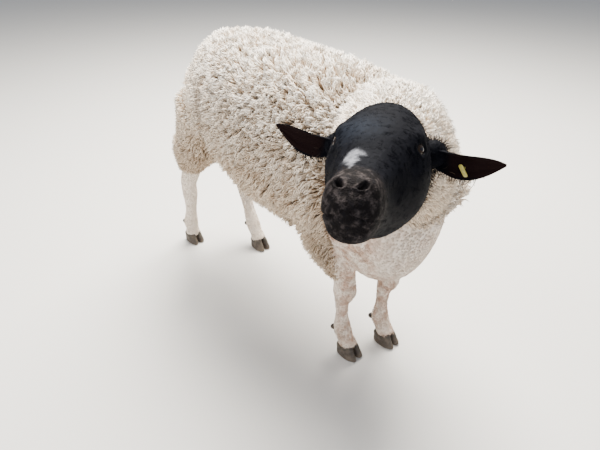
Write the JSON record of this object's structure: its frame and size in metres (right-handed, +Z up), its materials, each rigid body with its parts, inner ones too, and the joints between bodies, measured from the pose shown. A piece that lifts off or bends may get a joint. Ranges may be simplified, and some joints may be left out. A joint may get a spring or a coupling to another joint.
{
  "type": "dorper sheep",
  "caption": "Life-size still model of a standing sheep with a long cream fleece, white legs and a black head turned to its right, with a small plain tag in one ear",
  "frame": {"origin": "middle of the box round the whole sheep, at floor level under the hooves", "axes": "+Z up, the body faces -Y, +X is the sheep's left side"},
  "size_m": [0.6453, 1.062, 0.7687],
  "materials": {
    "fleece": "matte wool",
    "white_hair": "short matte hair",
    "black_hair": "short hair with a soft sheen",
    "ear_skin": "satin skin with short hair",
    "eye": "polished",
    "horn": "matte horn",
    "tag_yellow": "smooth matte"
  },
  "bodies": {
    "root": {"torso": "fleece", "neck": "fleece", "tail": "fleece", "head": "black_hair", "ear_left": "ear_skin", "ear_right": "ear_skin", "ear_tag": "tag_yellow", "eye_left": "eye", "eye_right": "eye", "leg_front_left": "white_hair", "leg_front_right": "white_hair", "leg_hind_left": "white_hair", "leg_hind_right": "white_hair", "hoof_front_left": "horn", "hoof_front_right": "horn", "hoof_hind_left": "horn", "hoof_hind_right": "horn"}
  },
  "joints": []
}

---*---

▶ SHORT TASK
Return each line that includes "with".

▶ RESPONSE TO THE TASK
Write the JSON record of this object's structure: its frame and size in metres (right-handed, +Z up), its materials, each rigid body with its parts, inner ones too, and the joints between bodies, measured from the pose shown. A piece that lifts off or bends may get a joint. Ranges may be simplified, and some joints may be left out. A joint may get a spring or a coupling to another joint.
  "caption": "Life-size still model of a standing sheep with a long cream fleece, white legs and a black head turned to its right, with a small plain tag in one ear",
    "black_hair": "short hair with a soft sheen",
    "ear_skin": "satin skin with short hair",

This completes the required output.